◆ **INPUT FOR THIS TASK**:

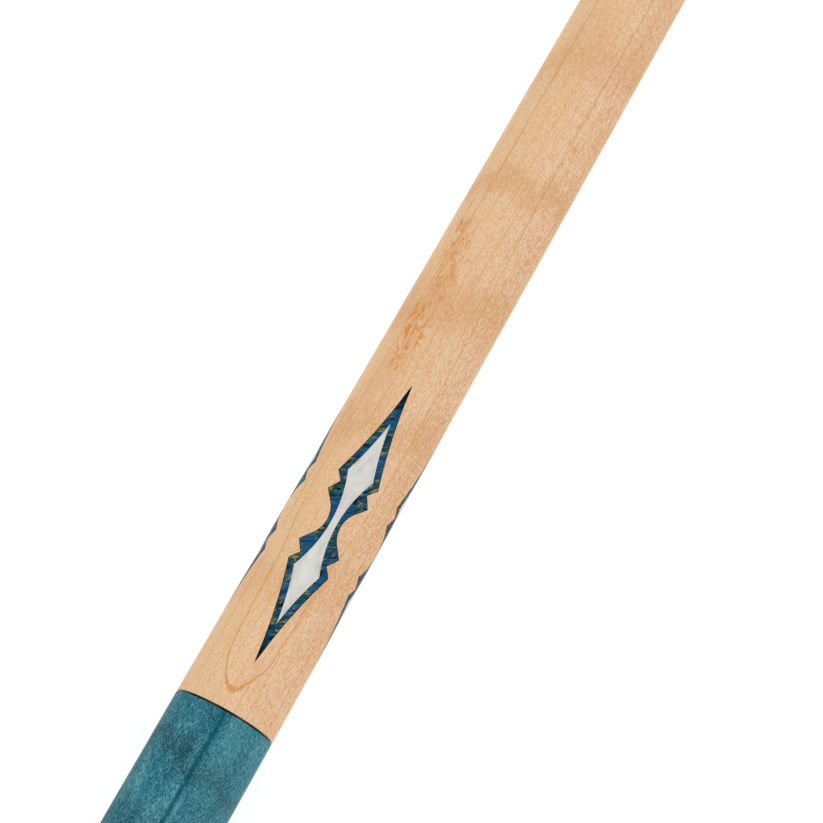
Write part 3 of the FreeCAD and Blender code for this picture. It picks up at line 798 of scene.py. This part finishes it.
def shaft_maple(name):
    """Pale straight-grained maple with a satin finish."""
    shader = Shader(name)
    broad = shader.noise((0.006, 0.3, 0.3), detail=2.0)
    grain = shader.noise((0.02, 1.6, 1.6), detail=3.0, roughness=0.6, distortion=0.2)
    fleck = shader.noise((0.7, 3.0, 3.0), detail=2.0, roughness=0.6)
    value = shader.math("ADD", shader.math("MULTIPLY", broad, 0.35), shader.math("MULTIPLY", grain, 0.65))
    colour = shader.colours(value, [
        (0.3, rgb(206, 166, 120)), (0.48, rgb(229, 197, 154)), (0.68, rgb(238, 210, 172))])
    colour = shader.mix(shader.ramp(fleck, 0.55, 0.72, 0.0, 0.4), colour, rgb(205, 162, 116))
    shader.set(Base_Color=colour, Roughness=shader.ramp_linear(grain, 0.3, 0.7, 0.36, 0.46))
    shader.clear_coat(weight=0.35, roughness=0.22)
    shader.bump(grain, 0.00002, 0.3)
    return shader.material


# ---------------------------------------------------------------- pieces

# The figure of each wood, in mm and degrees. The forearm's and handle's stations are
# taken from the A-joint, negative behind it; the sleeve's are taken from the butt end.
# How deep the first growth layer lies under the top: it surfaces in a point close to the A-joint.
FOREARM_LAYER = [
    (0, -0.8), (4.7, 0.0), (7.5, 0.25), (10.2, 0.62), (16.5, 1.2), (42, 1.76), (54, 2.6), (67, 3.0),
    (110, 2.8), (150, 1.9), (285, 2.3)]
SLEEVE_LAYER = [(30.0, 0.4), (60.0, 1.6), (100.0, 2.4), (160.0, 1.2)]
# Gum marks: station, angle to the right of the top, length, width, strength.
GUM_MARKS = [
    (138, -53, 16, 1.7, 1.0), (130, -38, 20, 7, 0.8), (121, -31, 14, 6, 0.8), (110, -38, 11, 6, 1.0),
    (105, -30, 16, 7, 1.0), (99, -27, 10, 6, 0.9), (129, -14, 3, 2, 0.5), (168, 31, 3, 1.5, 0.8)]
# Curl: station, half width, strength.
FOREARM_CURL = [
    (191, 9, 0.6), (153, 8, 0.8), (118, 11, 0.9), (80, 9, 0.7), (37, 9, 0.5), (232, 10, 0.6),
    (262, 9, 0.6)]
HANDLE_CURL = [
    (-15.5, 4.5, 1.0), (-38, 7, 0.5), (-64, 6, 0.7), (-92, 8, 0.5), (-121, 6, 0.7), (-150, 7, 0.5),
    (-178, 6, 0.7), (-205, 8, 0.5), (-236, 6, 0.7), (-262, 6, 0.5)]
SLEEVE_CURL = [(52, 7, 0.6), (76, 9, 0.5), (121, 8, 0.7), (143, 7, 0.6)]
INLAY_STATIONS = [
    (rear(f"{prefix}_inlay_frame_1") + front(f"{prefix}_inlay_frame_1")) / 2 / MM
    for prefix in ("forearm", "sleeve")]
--
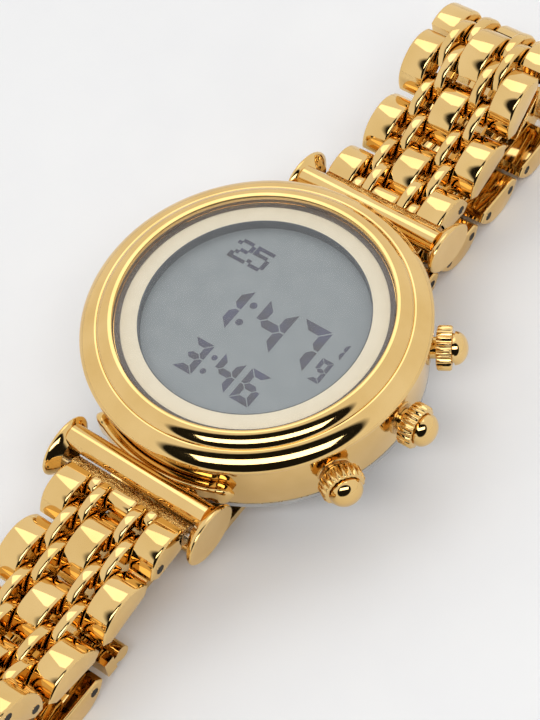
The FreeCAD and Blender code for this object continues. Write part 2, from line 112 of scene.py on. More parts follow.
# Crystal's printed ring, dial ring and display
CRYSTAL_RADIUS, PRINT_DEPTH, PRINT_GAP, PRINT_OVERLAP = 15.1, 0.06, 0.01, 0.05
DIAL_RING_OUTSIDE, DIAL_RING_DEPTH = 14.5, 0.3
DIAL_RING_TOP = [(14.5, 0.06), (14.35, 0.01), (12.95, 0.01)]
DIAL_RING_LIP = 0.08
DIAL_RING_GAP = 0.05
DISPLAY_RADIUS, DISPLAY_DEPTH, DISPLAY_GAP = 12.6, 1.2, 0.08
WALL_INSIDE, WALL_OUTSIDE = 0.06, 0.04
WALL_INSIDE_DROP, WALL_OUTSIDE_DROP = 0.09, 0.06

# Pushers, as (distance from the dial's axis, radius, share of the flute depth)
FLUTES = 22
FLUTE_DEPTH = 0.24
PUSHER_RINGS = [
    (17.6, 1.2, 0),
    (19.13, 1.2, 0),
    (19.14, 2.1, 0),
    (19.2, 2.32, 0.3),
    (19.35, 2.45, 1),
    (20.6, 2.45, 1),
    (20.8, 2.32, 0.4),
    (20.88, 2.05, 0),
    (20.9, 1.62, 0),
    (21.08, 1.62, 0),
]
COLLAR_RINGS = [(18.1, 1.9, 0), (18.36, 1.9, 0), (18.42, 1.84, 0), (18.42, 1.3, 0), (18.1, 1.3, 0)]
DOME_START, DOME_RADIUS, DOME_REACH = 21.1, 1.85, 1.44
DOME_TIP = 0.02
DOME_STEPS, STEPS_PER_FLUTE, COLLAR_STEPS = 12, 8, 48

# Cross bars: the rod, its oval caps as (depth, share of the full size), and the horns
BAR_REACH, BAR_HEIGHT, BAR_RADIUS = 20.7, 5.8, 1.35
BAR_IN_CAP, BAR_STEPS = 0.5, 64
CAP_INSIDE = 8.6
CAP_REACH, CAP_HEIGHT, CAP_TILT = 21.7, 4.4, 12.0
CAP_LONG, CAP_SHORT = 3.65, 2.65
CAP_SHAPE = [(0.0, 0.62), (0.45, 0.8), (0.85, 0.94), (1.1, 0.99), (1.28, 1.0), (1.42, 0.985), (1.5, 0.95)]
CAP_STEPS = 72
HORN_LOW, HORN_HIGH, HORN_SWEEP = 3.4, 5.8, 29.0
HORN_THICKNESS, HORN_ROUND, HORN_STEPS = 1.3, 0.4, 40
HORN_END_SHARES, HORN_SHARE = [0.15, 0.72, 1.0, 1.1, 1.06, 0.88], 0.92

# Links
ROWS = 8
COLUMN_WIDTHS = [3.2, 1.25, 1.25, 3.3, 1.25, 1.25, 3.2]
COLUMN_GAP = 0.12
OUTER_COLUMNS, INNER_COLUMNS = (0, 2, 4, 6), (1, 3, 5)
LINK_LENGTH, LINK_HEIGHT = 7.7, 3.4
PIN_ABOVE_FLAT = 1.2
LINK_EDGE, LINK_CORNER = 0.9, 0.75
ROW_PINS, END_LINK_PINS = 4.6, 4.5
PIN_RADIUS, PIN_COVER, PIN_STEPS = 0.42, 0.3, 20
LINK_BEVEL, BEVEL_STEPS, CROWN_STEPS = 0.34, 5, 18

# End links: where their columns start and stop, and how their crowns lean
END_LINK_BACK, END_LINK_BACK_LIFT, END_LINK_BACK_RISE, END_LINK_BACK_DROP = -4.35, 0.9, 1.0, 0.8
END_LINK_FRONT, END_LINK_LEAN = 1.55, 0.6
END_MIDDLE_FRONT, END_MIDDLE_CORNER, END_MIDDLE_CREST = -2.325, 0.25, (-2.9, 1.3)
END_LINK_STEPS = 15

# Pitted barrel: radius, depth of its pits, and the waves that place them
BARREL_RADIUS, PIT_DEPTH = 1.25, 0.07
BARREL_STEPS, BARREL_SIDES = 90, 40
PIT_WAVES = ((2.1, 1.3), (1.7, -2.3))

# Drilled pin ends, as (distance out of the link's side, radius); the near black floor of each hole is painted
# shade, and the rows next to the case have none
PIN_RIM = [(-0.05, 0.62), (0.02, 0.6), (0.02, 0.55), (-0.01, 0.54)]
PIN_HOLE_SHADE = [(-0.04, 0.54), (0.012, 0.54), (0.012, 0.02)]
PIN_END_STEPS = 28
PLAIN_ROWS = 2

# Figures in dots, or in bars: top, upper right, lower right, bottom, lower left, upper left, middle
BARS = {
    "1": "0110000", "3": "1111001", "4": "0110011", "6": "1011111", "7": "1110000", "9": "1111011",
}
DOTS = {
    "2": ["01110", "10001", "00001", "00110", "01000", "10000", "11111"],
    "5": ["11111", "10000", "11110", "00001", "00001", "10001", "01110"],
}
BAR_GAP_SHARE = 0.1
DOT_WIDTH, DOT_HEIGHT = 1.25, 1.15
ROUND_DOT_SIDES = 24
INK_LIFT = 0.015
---
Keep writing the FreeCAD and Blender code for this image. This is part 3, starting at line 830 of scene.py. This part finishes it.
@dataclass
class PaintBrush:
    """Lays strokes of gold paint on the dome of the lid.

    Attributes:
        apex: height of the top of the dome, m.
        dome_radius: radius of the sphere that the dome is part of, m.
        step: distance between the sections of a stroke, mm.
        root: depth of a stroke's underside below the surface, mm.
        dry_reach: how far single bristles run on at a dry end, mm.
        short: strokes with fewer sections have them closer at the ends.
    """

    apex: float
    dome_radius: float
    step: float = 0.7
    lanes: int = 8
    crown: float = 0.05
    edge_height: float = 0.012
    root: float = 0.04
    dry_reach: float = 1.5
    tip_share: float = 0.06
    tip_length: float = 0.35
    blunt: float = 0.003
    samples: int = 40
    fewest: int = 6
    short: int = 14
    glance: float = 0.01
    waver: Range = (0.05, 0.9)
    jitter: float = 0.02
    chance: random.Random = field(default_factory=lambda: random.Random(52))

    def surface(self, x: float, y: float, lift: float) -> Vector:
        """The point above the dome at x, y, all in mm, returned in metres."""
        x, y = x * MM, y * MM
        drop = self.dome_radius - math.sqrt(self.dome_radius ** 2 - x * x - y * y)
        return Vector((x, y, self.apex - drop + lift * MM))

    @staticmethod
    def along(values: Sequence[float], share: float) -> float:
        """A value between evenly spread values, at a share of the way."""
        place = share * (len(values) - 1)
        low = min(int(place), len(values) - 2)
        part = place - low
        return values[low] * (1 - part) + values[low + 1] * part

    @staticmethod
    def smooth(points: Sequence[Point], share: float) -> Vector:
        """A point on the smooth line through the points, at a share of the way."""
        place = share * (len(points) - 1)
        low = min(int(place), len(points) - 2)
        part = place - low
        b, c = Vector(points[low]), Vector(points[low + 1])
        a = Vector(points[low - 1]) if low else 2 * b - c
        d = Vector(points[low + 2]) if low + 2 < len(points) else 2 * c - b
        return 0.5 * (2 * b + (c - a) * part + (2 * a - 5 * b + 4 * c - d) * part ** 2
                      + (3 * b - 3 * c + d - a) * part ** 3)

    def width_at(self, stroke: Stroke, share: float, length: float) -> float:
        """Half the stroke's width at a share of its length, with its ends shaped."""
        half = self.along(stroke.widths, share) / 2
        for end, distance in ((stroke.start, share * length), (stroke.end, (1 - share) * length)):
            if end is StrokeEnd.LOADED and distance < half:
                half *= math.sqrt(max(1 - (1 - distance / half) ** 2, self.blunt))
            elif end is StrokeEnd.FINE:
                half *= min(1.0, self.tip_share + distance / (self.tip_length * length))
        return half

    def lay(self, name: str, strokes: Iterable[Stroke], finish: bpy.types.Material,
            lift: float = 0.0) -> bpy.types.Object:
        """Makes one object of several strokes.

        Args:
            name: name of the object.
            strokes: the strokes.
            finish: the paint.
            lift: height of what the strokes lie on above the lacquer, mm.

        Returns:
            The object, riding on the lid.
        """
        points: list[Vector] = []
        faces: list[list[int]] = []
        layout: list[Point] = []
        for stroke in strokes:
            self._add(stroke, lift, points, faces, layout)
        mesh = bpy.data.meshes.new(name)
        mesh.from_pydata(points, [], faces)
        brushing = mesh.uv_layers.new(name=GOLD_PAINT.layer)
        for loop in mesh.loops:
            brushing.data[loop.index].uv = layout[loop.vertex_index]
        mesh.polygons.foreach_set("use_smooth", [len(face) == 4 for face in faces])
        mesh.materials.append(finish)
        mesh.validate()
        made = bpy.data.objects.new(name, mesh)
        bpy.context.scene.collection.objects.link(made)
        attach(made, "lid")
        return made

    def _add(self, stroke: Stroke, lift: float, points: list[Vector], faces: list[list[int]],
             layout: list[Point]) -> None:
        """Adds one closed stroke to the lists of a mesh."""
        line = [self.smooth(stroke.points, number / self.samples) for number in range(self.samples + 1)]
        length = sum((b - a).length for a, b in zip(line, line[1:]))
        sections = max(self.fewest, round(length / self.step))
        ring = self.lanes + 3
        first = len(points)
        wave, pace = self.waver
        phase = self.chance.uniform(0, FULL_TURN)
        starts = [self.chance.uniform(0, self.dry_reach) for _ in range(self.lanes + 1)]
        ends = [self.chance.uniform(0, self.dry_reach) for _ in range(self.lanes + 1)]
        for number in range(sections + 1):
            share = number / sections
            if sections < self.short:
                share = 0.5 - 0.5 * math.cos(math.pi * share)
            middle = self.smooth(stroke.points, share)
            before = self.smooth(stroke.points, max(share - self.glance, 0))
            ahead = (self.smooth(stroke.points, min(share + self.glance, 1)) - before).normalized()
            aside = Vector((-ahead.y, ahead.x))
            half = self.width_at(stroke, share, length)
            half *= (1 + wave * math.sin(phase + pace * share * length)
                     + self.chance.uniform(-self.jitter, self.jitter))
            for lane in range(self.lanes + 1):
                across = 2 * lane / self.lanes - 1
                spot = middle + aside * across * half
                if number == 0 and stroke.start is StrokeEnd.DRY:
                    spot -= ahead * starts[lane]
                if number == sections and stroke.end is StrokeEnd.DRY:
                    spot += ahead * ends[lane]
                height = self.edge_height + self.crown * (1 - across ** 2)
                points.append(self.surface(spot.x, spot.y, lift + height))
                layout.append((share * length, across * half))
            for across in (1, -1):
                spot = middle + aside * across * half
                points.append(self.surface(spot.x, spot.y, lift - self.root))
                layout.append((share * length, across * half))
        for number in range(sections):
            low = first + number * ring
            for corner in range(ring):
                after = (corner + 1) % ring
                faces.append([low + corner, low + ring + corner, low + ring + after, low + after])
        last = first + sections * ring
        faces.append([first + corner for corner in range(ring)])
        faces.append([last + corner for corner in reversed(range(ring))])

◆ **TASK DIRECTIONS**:
Which lines in the records above contain the string "finishes"? Copy each one.

◆ **THE REPLY**:
Write part 3 of the FreeCAD and Blender code for this picture. It picks up at line 798 of scene.py. This part finishes it.
Keep writing the FreeCAD and Blender code for this image. This is part 3, starting at line 830 of scene.py. This part finishes it.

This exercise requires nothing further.